Thus Conscience does make Cowards of us all,
And thus the Native hue of Resolution
Is sicklied o'er, with the pale cast of Thought,
And enterprises of great pith and moment,
With this regard their Currents turn awry,
And lose the name of Action. Soft you now,
The fair Ophelia? Nymph, in thy Orisons
Be all my sins remembered.

 

2. Next up we've got Henry V's Saint Crispin's Day Speech from Henry V. This is arguably the most manly speech in the Shakespeare canon, potentially rivaled only by another famous Henry speech ("Once more unto the breech!"). It comes when the young English King Henry and his fellow soldiers are on the battlefield with the French enemy, out-gunned, out-manned, out-numbered, and out-planned. Henry's cousin and one of the military leader's exclaims, "O that we now had here but one ten thousand of those men in England that do no work to-day!" to which the king replies:

What's he that wishes so?
My cousin, Westmoreland? No, my fair cousin;
If we are mark'd to die, we are enow
To do our country loss; and if to live,
The fewer men, the greater share of honour.
God's will! I pray thee, wish not one man more.
By Jove, I am not covetous for gold,
Nor care I who doth feed upon my cost;
It yearns me not if men my garments wear;
Such outward things dwell not in my desires.
But if it be a sin to covet honour,
I am the most offending soul alive.
No, faith, my coz, wish not a man from England.
God's peace! I would not lose so great an honour
As one man more methinks would share from me
For the best hope I have. O, do not wish one more!
Rather proclaim it, Westmoreland, through my host,
That he which hath no stomach to this fight,
Let him depart; his passport shall be made,
And crowns for convoy put into his purse;
We would not die in that man's company
That fears his fellowship to die with us.
This day is call'd the feast of Crispian.
He that outlives this day, and comes safe home,
Will stand a tip-toe when this day is nam'd,
And rouse him at the name of Crispian.
He that shall live this day, and see old age,
Will yearly on the vigil feast his neighbours,
And say "To-morrow is Saint Crispian."
Then will he strip his sleeve and show his scars,
And say "These wounds I had on Crispin's day."
Old men forget; yet all shall be forgot,
But he'll remember, with advantages,
What feats he did that day. Then shall our names,
Familiar in his mouth as household words—
Harry the King, Bedford and Exeter,
Warwick and Talbot, Salisbury and Gloucester—
Be in their flowing cups freshly rememb'red.
This story shall the good man teach his son;
And Crispin Crispian shall ne'er go by,
From this day to the ending of the world,
But we in it shall be remembered-
We few, we happy few, we band of brothers;
For he to-day that sheds his blood with me
Shall be my brother; be he ne'er so vile,
This day shall gentle his condition;
And gentlemen in England now a-bed
Shall think themselves accurs'd they were not here,
And hold their manhoods cheap whiles any speaks
That fought with us upon Saint Crispin's day.

 

3. "Tomorrow and tomorrow and tomorrow" by Macbeth in Macbeth.

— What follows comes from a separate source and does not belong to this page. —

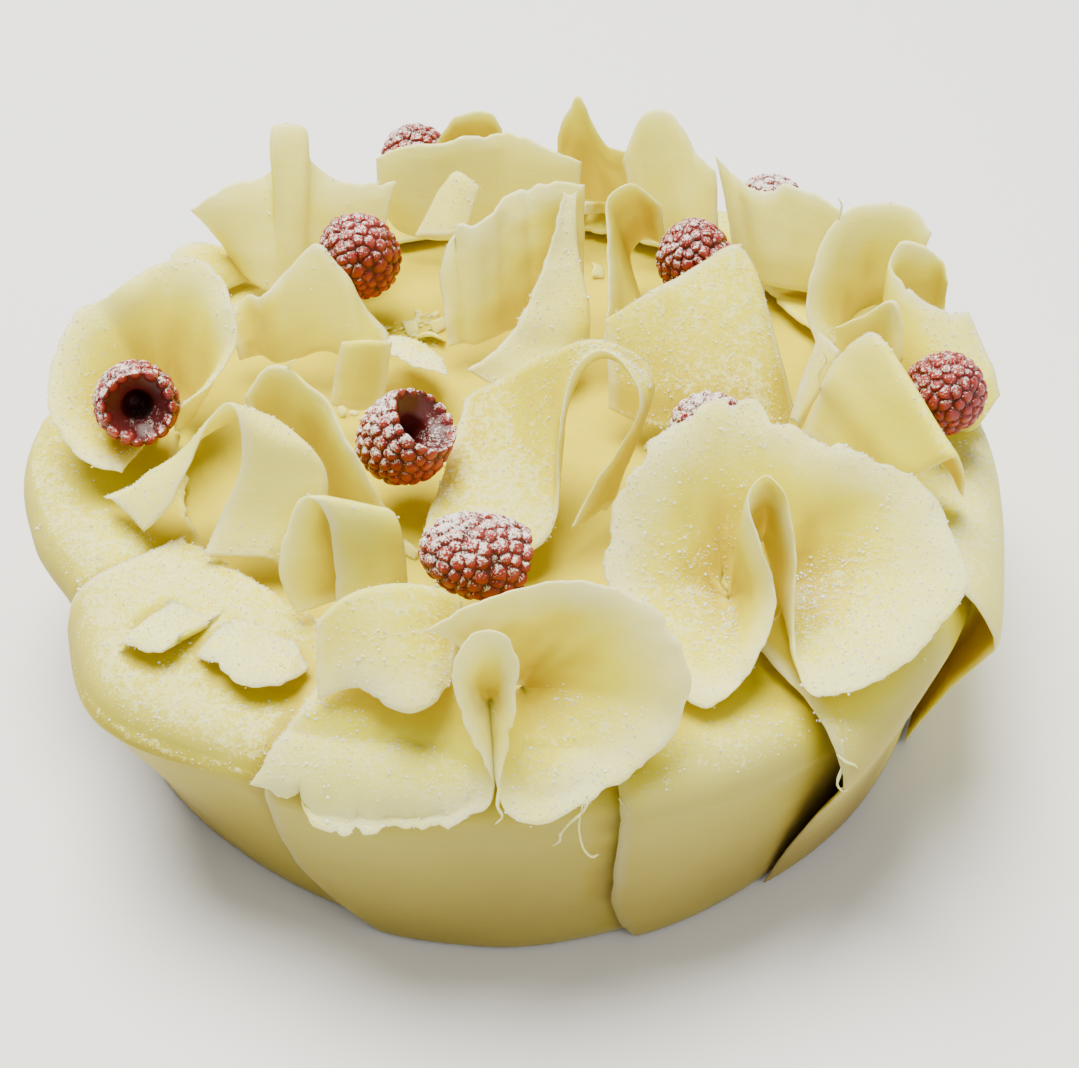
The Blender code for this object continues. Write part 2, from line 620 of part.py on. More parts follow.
def keep_largest(mesh):
    """Drop loose scraps left by a cut and keep the biggest piece."""
    bm = bmesh.new()
    bm.from_mesh(mesh)
    bmesh.ops.remove_doubles(bm, verts=bm.verts, dist=0.00008)
    bmesh.ops.dissolve_degenerate(bm, edges=bm.edges, dist=0.00002)
    bmesh.ops.triangulate(bm, faces=bm.faces)
    unseen = set(bm.faces)
    groups = []
    while unseen:
        stack = [unseen.pop()]
        group = [stack[0]]
        while stack:
            face = stack.pop()
            for edge in face.edges:
                for other in edge.link_faces:
                    if other in unseen:
                        unseen.discard(other)
                        group.append(other)
                        stack.append(other)
        groups.append(group)
    groups.sort(key=lambda g: -sum(f.calc_area() for f in g))
    loose = [face for group in groups[1:] for face in group]
    bmesh.ops.delete(bm, geom=loose, context="FACES")
    bmesh.ops.delete(bm, geom=[v for v in bm.verts if not v.link_faces], context="VERTS")
    bmesh.ops.recalc_face_normals(bm, faces=bm.faces)
    bm.to_mesh(mesh)
    bm.free()


def cut_away(item, cutters):
    """Subtract each cutter from the object and keep one closed piece."""
    for cutter in cutters:
        modifier = item.modifiers.new("clearance", "BOOLEAN")
        modifier.operation = "DIFFERENCE"
        modifier.solver = "MANIFOLD"
        modifier.object = cutter
    graph = bpy.context.evaluated_depsgraph_get()
    shaped = bpy.data.meshes.new_from_object(item.evaluated_get(graph))
    item.modifiers.clear()
    item.data = shaped
    keep_largest(shaped)


def main():
    for item in list(bpy.data.objects):
        bpy.data.objects.remove(item, do_unlink=True)
    parts = bpy.data.collections.new(OBJECT_NAME)
    tools = bpy.data.collections.new(OBJECT_NAME + "_cutters")
    bpy.context.scene.collection.children.link(parts)
    bpy.context.scene.collection.children.link(tools)

    add_object("cake_core", core_mesh(), parts, CAKE_CREAM, 0.8)
    for name, values in PANELS.items():
        verts, faces = shell_mesh(panel_grid(*values), PANEL_THICK)
        add_object(name, new_mesh(name, verts, faces), parts, CHOCOLATE, 0.55)

    finished = []
    for name, (centre, direction, width, length) in BERRIES.items():
        berry = berry_mesh(name, centre, direction, width, length)
        add_object(name, berry, parts, BERRY_RED, 0.45)
        cutter = bpy.data.objects.new(name + "_clear", berry_cutter(name + "_clear", centre, berry))
        tools.objects.link(cutter)
        finished.append(cutter)

    sheets = dict(RUFFLES)
    for name, (azimuth, half_width, lip) in REAR_LEAVES.items():
        sheets[name] = (8, 3, rear_leaf_stations(azimuth, half_width, lip))
    for name, (cols, rows, stations) in sheets.items():
        grid = ruffle_grid(cols, rows, stations)
        verts, faces = shell_mesh(grid, RUFFLE_THICK)
        item = add_object(name, new_mesh(name, verts, faces), parts, CHOCOLATE, 0.55)
        box = bounds_of(item.data)
        near = [other for other in finished if boxes_meet(box, bounds_of(other.data), GAP * MM)]
        if near:
            cut_away(item, near)
        wide, wide_faces = shell_mesh(grow_grid(grid, GAP), RUFFLE_THICK + 2 * GAP)
        cutter = bpy.data.objects.new(name + "_clear", new_mesh(name + "_clear", wide, wide_faces))
        tools.objects.link(cutter)
        finished.append(cutter)

    for cutter in tools.objects:
        cutter.hide_render = True
        cutter.display_type = "WIRE"
        cutter.hide_set(True)


main()
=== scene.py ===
"""Looks of the champagne cake: white chocolate sheets, raspberries and icing sugar.

Lengths in the tables and in the shape functions are millimetres; meshes are in metres.
A ruffle is a grid of points: columns along its free edge, rows from that edge to its root.
A wrap sheet's columns run round the cake, its rows from the foot to the flap's inner edge.
"""

import itertools
import math

import bmesh
import bpy
import numpy as np
from mathutils import Euler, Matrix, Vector
from mathutils.bvhtree import BVHTree


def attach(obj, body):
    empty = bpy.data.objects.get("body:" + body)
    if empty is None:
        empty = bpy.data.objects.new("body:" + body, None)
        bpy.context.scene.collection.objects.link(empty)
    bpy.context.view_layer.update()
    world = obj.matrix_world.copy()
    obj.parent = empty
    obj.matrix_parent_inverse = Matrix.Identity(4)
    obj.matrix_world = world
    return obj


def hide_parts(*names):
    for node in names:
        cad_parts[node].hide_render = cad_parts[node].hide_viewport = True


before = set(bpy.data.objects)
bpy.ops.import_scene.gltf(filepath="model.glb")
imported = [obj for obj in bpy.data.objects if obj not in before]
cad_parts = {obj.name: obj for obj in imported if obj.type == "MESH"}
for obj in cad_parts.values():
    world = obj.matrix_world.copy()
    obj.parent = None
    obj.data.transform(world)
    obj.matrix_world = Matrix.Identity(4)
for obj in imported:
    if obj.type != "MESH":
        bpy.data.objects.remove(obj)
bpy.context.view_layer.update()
MM = 0.001

# The camera, fitted to the photograph's frame
CAMERA_PLACE = (0.0054, -0.2987, 0.3076)
CAMERA_PITCH = math.radians(46.3)
CAMERA_LENS = 56.72

# Shape values, the same as the solids'
FOOT_RADIUS = (98, 98, 98, 98, 98, 97, 96, 96, 98, 101, 99, 100)
RIM_RADIUS = (109, 109, 108, 107, 107, 107, 107, 107, 108, 108, 107, 102,
              110, 109, 105, 113, 109, 106, 105, 106, 107, 108, 108, 108)
FOLD_TOP = 56.0
FOLD_RADIUS = 8.0
FLAP_RISE = 3.5
CORE_INSET = 3.2
PANEL_THICK = 1.5
PANEL_FOOT = 0.6
RUFFLE_THICK = 1.3
RUFFLE_LIFT = 3.9
LAP = 2.0

# Wrap sheets: first and last azimuth, lift from the cake at either end, radius of the flap's
# inner edge at either end, cut of either foot corner, scallop of the first side
PANELS = {
    "wrap_left": (163, 214, 2.0, -0.5, 80, 78, 0, 0, 0),
    "wrap_front_left": (210, 253, 2.0, -0.5, 79, 76, 0, 0, 0),
    "wrap_front": (246, 286, 2.0, -0.5, 82, 86, 14, 0, -2),
    "wrap_front_right": (281, 318, 2.0, -0.8, 86, 84, 6, 0, 0),
    "wrap_flare": (302, 337, 8.5, -0.5, 84, 82, 0, 0, 3),
    "wrap_right": (329, 373, 8.5, -0.5, 76, 80, 6, 0, 0),
    "wrap_right_back": (368, 406, 2.0, -0.5, 82, 80, 0, 0, 0),
    "wrap_back_right": (401, 443, 2.0, -0.5, 82, 80, 0, 0, 0),
    "wrap_back": (438, 484, 2.0, -0.5, 80, 80, 0, 0, 0),
    "wrap_back_left": (479, 527, 2.0, -0.5, 80, 80, 0, 0, 0),
}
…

This one's short and sweet but no less profound. It comes late in the play (Act V, Scene V) when Macbeth is surround by the forces of Macduff and Malcolm. Hearing the blood-curdling cry of a woman from within his castle, Macbeth recalls a time that such a cry would have made his hair stand on end, but now he is filled up with such horrors and slaughterous thoughts that nothing can startle him. When Seyton informs him that the queen, his wife, is dead, this is his response:

She should have died hereafter;
There would have been a time for such a word.
To-morrow, and to-morrow, and to-morrow,
Creeps in this petty pace from day to day
To the last syllable of recorded time,
And all our yesterdays have lighted fools
The way to dusty death. Out, out, brief candle!
Life's but a walking shadow, a poor player
That struts and frets his hour upon the stage
And then is heard no more: it is a tale
Told by an idiot, full of sound and fury,
Signifying nothing.

 

4. "All The World's A Stage" by Jacques in As You Like It.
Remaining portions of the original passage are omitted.